5. Test the connection:

Once the terminal and cables are securely attached, test the connection by gently tugging on the wires. Ensure they are firmly in place and show no signs of coming loose.

Part 10. How to clean battery terminals?

how to clean battery terminals

Over time, battery terminals can accumulate corrosion, which can hinder the flow of electrical current and affect the battery’s performance. Here’s a simple process to clean battery terminals:

1. Gather the necessary materials:

You will need a wire brush or a battery postbrush, baking soda, water, a small container, and protective gloves.

2. Put on your protective gear:

Wear gloves to avoid contact with the battery acid or corrosion.

3. Create a cleaning solution:

Mix a tablespoon of baking soda with a cup of water in a small container. Stir the mixture until the baking soda dissolves.

4. Disconnect the battery:

Start by disconnecting the battery from the device or vehicle.
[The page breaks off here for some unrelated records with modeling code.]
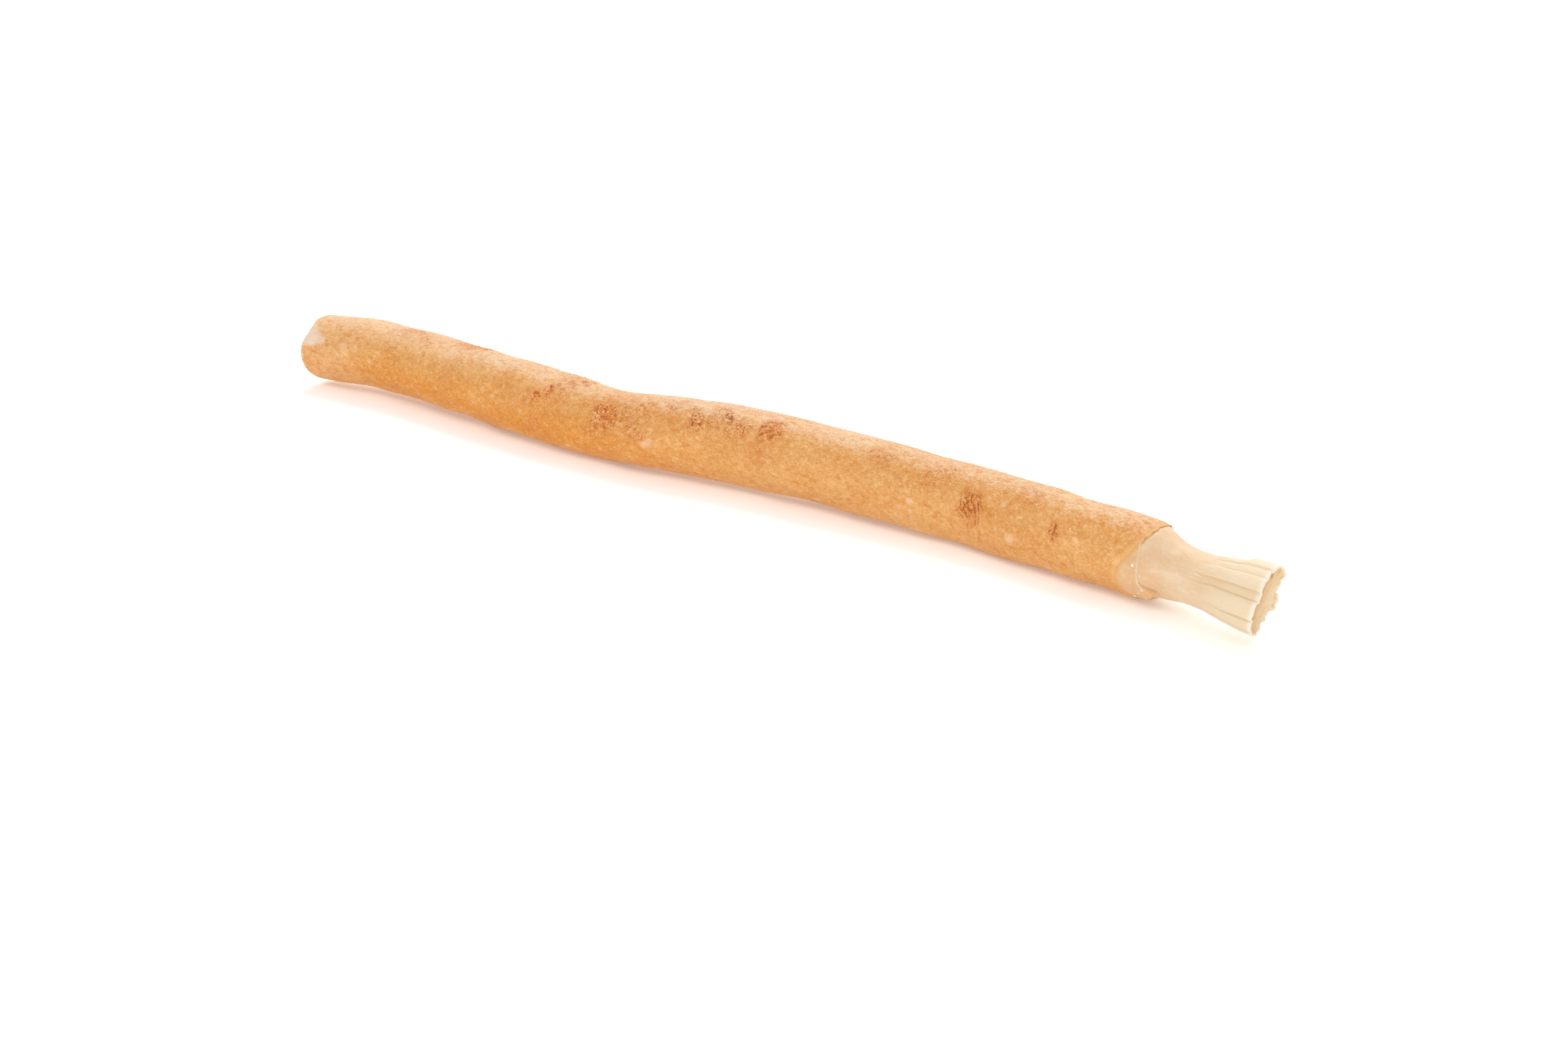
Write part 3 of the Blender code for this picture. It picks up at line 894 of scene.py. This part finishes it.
def wood_material(name, translucent):
    """Pale raw wood split into lengthwise fibres, more or less translucent."""
    shader = Shader(name)
    cloud = shader.noise((0.25, 0.7, 0.7), 3.0, 0.6, 0.3)
    streak = shader.noise((0.22, 2.4, 2.4), 3.0, 0.6, 0.2)
    fine = shader.noise((0.6, 8.0, 8.0), 3.0, 0.65, 0.3)
    tone_and_shade = shader.attribute("tone_and_shade")
    along, height = shader.place()
    shader.base = shader.mix(shader.spread(along, 137.0, 142.0), (220, 180, 138), (224, 193, 155))
    shader.stain(cloud, 0.40, 0.70, 0.8, (230, 206, 176))
    # Painted highlight: paler pinkish white over the top of the shoulder.
    painted_shoulder_highlight = shader.times(shader.spread(along, 141.0, 137.5), shader.spread(height, 0.5, 3.0))
    shader.lay(shader.times(painted_shoulder_highlight, 0.25), (228, 204, 178))
    shader.stain(streak, 0.56, 0.74, 0.50, (228, 188, 134))
    shader.stain(fine, 0.54, 0.70, 0.40, (240, 222, 190))
    shader.stain(fine, 0.45, 0.32, 0.50, (220, 180, 130))
    # Painted shade and highlight on the peeled wood: darker yellowish tan in the low splits between bundles
    # and lighter on their crests, from the relief; on the slivers and crumbs the number is a set tone.
    shader.stain(tone_and_shade, -0.3, -2.6, 0.6, (228, 184, 124))
    shader.stain(tone_and_shade, 0.4, 2.4, 0.3, (242, 224, 198))
    shader.stain(along, 143.0, 149.0, 0.5, (230, 216, 186))
    shader.stain("tip", 0.2, 1.0, 0.7, (235, 228, 213))
    shader.stain("cut", 0.1, 0.9, 0.95, cut_face_colour(shader))
    shader.lay(shader.attribute("crumb"), (255, 240, 214))
    shader.colour()
    shader.bump(shader.math("ADD", streak, fine), 0.5, 0.10)
    shader.plain(Roughness=0.58, Specular_IOR_Level=0.35)
    shader.plain(Subsurface_Weight=translucent, Subsurface_Scale=0.0008, Subsurface_Radius=(1.0, 0.7, 0.45))
    return shader.material


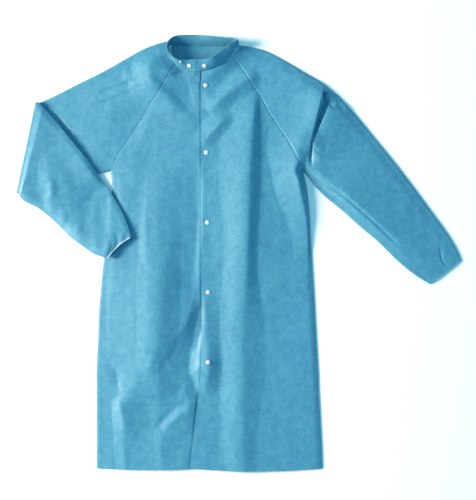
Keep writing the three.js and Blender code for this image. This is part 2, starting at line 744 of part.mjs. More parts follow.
const leftTube = sampleAll(LEFT_TUBE, UPPER_STEPS).map((row) => tubeRow(row, upperZ, flatZ));
const foldLine = LEFT_TUBE.at(-1);
const away = plan(foldLine.lowerY - foldLine.upperY, foldLine.upperX - foldLine.lowerX).normalize();
const foldedSleeve = [
  ...sampleAll(LEFT_RAGLAN, RAGLAN_STEPS).map(raglanRow),
  ...leftTube,
  ...turnRows(leftTube.at(-1), away),
  ...FOLDED_ROWS.map((row) => tubeRow(row, restZ, foldedTopZ)),
];
add("sleeve_folded", wall(foldedSleeve, CLOTH), NONWOVEN);

// ---- Collar -------------------------------------------------------------------------------------

// The band leans from its seam to its free edge, as high as its width allows.
function collarRow(row) {
  const seam = plan(row.seamX, row.seamY);
  const edge = plan(row.edgeX, row.edgeY);
  const lean = Math.min(seam.distanceTo(edge), BAND_WIDTH - 2);
  const height = Math.sqrt(BAND_WIDTH ** 2 - lean ** 2);
  const under = mix(BACK_Z, upperZ(seam.x, seam.y), row.layer);
  const base = under + CLOTH / 2 + SEAM + (BAND / 2) * (lean / BAND_WIDTH) + row.lift;
  const out = edge.clone().sub(seam).normalize();
  return [0, 0.33, 0.67, 1].map((share) => {
    const bow = BAND_BOW * Math.sin(Math.PI * share);
    const point = seam.clone().lerp(edge, share).addScaledVector(out, (-bow * height) / BAND_WIDTH);
    return lift(point, base + height * share + (bow * lean) / BAND_WIDTH);
  });
}

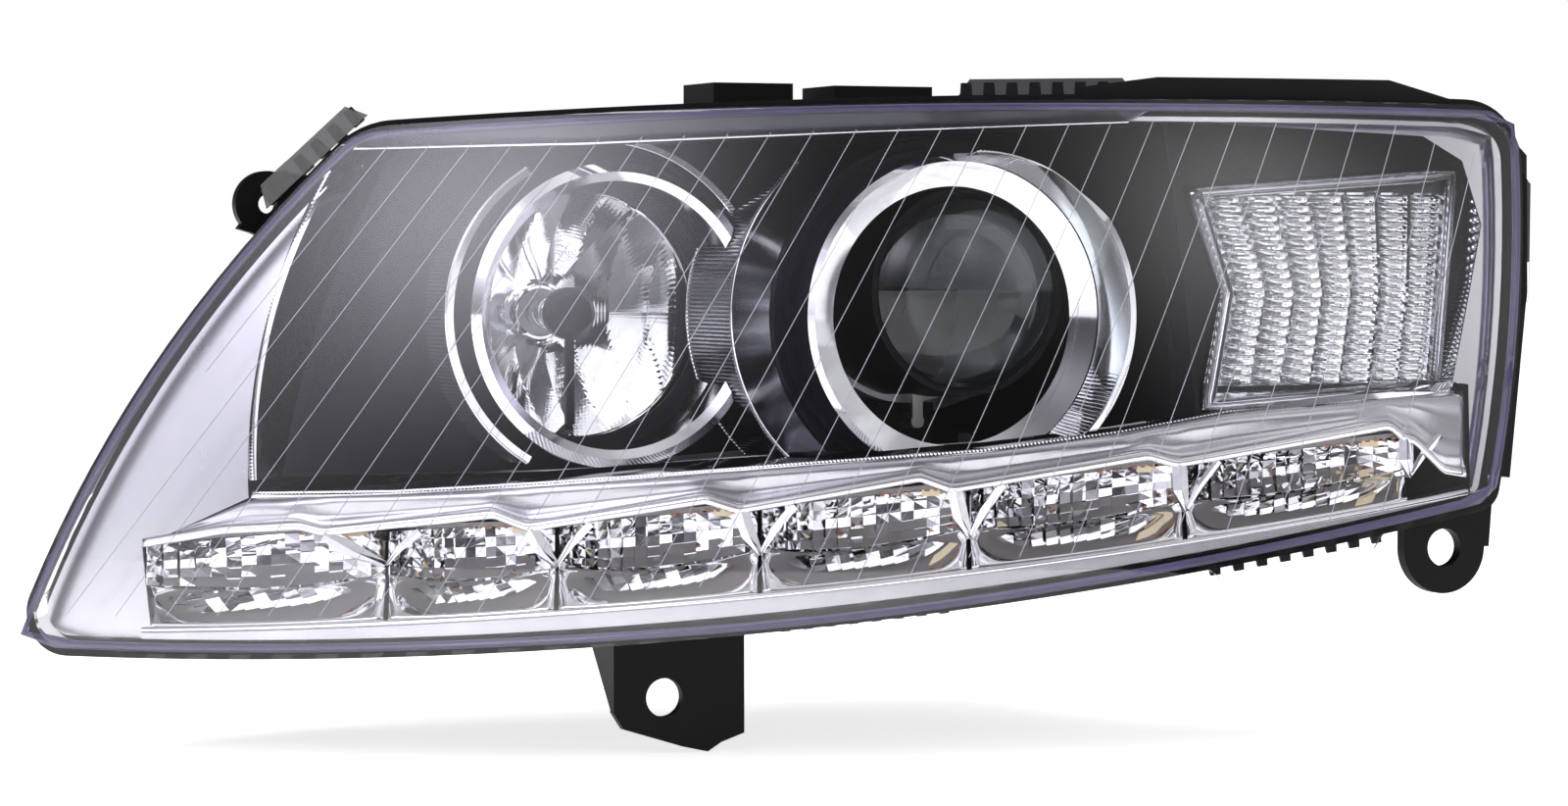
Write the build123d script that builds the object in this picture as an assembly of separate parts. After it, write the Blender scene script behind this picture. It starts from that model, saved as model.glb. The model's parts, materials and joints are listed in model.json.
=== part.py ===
"""Left-hand car headlight assembly: moulded housing, clear lens, trim, projector and high-beam units.

Millimetres. Car frame: +X inboard, +Y back into the car, -Y along the beams, +Z up. The origin is the
centre of the lower bracket's bolt hole. The lamp wraps round the car's corner, so its front pieces are
drawn in a lamp frame (u sideways, w up, d outwards) that is turned 22 degrees about Z from the car frame.
"""
from build123d import *
import os
from math import cos, pi, radians, sin, sqrt

# ---------------------------------------------------------------- driving dimensions
WRAP = 22                       # the lens faces this far outboard of straight ahead
LENS_T = 3.0                    # clear cover's wall
TRIM_T = 2.0                    # metallised trim's wall
HOUSING_T = 2.5                 # housing's wall

CROWN_U, CROWN_W, CROWN_D = 40, 105, 75     # the lens surface's foremost point, lamp frame
PLAN_R, CROWN_R, LEAN = 620, 520, 8         # its plan radius, vertical radius and backward lean
SKIRT_END = 38                              # the lens's skirt stops this far behind the crown
SEAL_H = 4                                  # rubber seal in the housing's channel

PROJ_X, PROJ_Z = 83, 138                    # projector ring's axis
HIGH_X, HIGH_Z = -24, 138                   # high-beam unit's axis
GLASS_X, GLASS_Z = 93, 146.5                # projector module's own axis
GLASS_R, GLASS_Y = 35, -60                  # projector glass and the plane of its rim
CUFF_SPREAD = 52                            # fluted cuffs cover this far either side of outboard
MASK_Y = 16                                 # black panel behind both units
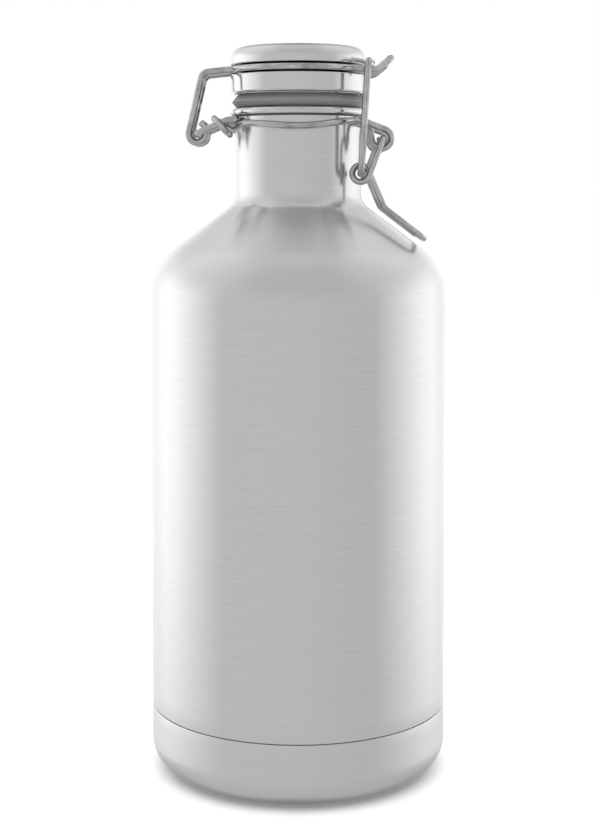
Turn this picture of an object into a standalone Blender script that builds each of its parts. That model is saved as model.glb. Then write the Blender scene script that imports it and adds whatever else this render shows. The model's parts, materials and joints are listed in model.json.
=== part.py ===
"""Insulated steel growler with an over-centre wire closure.

A double-walled bottle stands on +Z with its base on Z = 0. The cap swings on a wire hinge
at -X, and a lever and link at +X pull it down on its gasket. Lengths below are millimetres.
"""

import math

import bmesh
import bpy
from mathutils import Matrix, Vector

MM = 0.001

# Driving dimensions of the bottle.
BODY_RADIUS = 60.0
SHELL_WALL = 0.6
SHOULDER_CENTRE_RADIUS = 33.0
SHOULDER_CENTRE_Z = 191.7
SHOULDER_SWEEP_DEG = 53.0
NECK_RADIUS = 25.45
NECK_FILLET = 8.0
NECK_TOP_Z = 265.4
SEAM_Z = 26.7
FIT_GAP = 0.3

# Base cup and the parts that it hides.
BASE_CORNER = 12.6
BASE_WALL = 0.8
BASE_RECESS_RADIUS = 35.0
BASE_RECESS_DEPTH = 1.5
SPIGOT_RADIUS = 58.8
SPIGOT_BOTTOM_Z = 12.8
FLOOR_RIM_Z = 13.2
FLOOR_Z = 9.0
FLOOR_WALL = 0.8
PORT_STEP = 1.6
PORT_RADIUS = 1.5
PORT_SEAL_RADIUS = 4.0
GETTER_RADIUS = 4.0
GETTER_HEIGHT = 2.0
GETTER_X = 30.0

# Inner vessel with its rolled lip.
VACUUM_SPACE = 3.8
VESSEL_WALL = 0.6
VESSEL_FLOOR_Z = 17.0
VESSEL_CORNER = 9.0
BORE_RADIUS = 22.0
LIP_TOP_Z = 269.0
LIP_NOSE = 1.65
LIP_RADIUS = 27.6

# Cap.
CAP_RADIUS = 27.5
CAP_BOTTOM_Z = 274.8
CAP_TOP_Z = 293.6
CAP_SKIN = 0.7
CAP_EDGE = 4.9
GROOVE_RADIUS = 25.0
GROOVE_LOW_Z = 282.5
GROOVE_HIGH_Z = 286.3
CORE_RADIUS = 24.0
FOAM_RADIUS = 16.0
PLUG_RADIUS = 20.5
PLUG_BOTTOM_Z = 264.5
GASKET_TIP_RADIUS = 27.0
GASKET_ROOT_RADIUS = 24.7

# Wires: diameters, and the (X, Z) centres that the closure turns about.
HEAVY_WIRE = 2.8
COLLAR_WIRE = 2.6
LEVER_WIRE = 2.5
HINGE = (-40.6, 258.5)
PIVOT = (33.65, 257.0)
LINK_PIN = (24.7, 242.6)
NECK_WIRE_RADIUS = 27.2
NECK_WIRE_Z = 264.1
FRONT_DIP = 2.8
HINGE_DIP = 1.6

# Resolution of the turned and swept shapes.
TURN_STEPS = 32
ARC_STEP_DEG = 20.0
RING_STEP_DEG = 12.0
COIL_STEP_DEG = 28.0
CORNER_STEP_DEG = 30.0
WIRE_RESOLUTION = 2
SMOOTH_ANGLE = math.radians(35.0)

STEEL = (0.62, 0.62, 0.62)
WIRE_STEEL = (0.55, 0.55, 0.56)
DARK_STEEL = (0.42, 0.42, 0.43)
SILICONE = (0.19, 0.19, 0.20)
WHITE_PLASTIC = (0.78, 0.78, 0.76)
FOAM = (0.85, 0.83, 0.74)
ADHESIVE = (0.10, 0.10, 0.11)
GLASS_SOLDER = (0.20, 0.24, 0.26)
GETTER_GREY = (0.30, 0.29, 0.28)


def clear_scene():
    """Remove every object that the scene starts with."""
    for old in list(bpy.data.objects):
        bpy.data.objects.remove(old, do_unlink=True)


def material(name, color, roughness, metallic):
    """Make a plain Principled material."""
    mat = bpy.data.materials.new(name)
    mat.use_nodes = True
    shader = mat.node_tree.nodes["Principled BSDF"]
    shader.inputs["Base Color"].default_value = (*color, 1.0)
    shader.inputs["Roughness"].default_value = roughness
    shader.inputs["Metallic"].default_value = metallic
    return mat


def pivot_empty(name, centre, parent=None):
    """Put an empty on a joint's axis; centre is its (X, Z) place."""
    empty = bpy.data.objects.new(name, None)
    bpy.context.collection.objects.link(empty)
    here = Vector((centre[0], 0.0, centre[1])) * MM
    if parent is None:
        empty.location = here
    else:
        empty.parent = parent
        empty.location = here - parent.location
    return empty


def add_object(name, data, mat, pivot, pivot_place):
    """Link an object whose data is in local coordinates of its pivot."""
    data.materials.append(mat)
    obj = bpy.data.objects.new(name, data)
    bpy.context.collection.objects.link(obj)
    obj.parent = pivot
    obj.location = Vector() if pivot else pivot_place * MM
    return obj


def place_of(centre):
    """World place of a pivot's (X, Z) centre, or the origin."""
    return Vector((centre[0], 0.0, centre[1])) if centre else Vector()


# ---------------------------------------------------------------- turned parts


def arc(centre, radius, start_deg, end_deg, step_deg=ARC_STEP_DEG):
    """Points of an arc; angle 0 points along the first axis."""
    count = max(2, math.ceil(abs(end_deg - start_deg) / step_deg))
    points = []
    for i in range(count + 1):
        angle = math.radians(start_deg + (end_deg - start_deg) * i / count)
        x = centre[0] + radius * math.cos(angle)
        z = centre[1] + radius * math.sin(angle)
        points.append((x, z))
    return points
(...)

Remove any cables or connectors attached to the terminals.

5. Apply the cleaning solution:

  • Dip the wire brush or battery postbrush into the baking soda solution.
  • Scrub the battery terminals and posts thoroughly to remove any corrosion or buildup.
  • Pay attention to both the positive and negative terminals.

6. Rinse and dry:

After scrubbing, rinse the terminals with clean water to remove any remaining baking soda solution. Dry the terminals with a clean cloth or let them air dry completely.

7. Reconnect the battery:

  • Reattach the cables or connectors to their respective terminals once clean and dry.
  • Start with the negative terminal and then the positive terminal.
  • Ensure all connections are secure.

Part 11. Conclusion

Understanding battery terminals is essential for maintaining and replacing batteries effectively. This article covered various aspects of battery terminals, including their identification, types, installation, and maintenance. By following the proper procedures for identifying, replacing, and maintaining battery terminals, you can ensure optimal battery performance and prolong the lifespan of your batteries.